Second, the amendments renew and strengthen the obligation of transmission companies to provide grid connections to renewable energy installations. The absence of reliable connections has resulted in, at least temporarily, a significant amount of unutilized generating capacity and inefficient capital investment. This is in part the result of the natural reluctance on the part of the transmission companies to make the required investment to expand capacity to more remote locations where many renewables projects are located. The amendments aim to address this issue primarily by reiterating and strengthening the guarantee imposed upon transmission companies to purchase, pursuant to interconnection agreements, all power generated by renewables projects within their grid systems. This guarantee is backed up by a quota system requiring that a minimum amount of power be generated from renewable sources.

Grid companies are also required to improve the ability of the grids to handle increased loads through expansion and technological improvements. Generating firms are similarly required to ensure that the electricity produced complies with the technical standards required by the grid company and to cooperate with the grid companies in maintaining the stability of the grid.

Finally, the amendments fine tune and strengthen the program of financial incentives and their administration. They strengthen a fund established under the 2006 law to provide grants for the development of renewable energy projects, fund the incremental cost of energy from renewable sources and support technological research.

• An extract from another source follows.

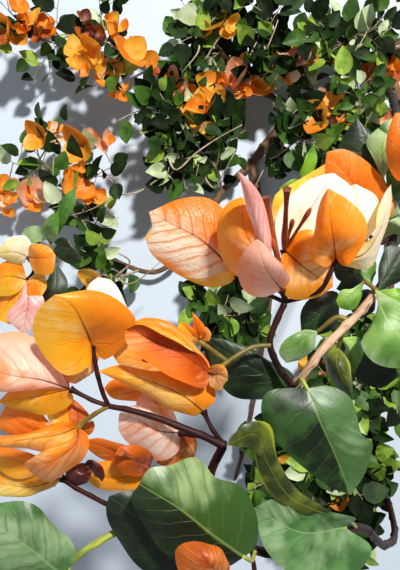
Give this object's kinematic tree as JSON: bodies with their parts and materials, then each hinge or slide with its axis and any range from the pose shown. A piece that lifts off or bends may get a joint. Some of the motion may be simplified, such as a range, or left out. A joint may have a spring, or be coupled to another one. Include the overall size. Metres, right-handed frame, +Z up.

The fund, which is administered by the Ministry of Finance, was previously financed through a surcharge levied on power prices, but those amounts alone fell short of costs. The amendments address this issue by allowing the fund access to additional funds from the general government budget to cover the spending shortfall. The amendments also permit the fund to be used for other purposes. For example, assistance may be provided to grid companies to alleviate the financing pressure arising from the fact that costs incurred in grid expansion may not be recouped until power is sold to the end-user.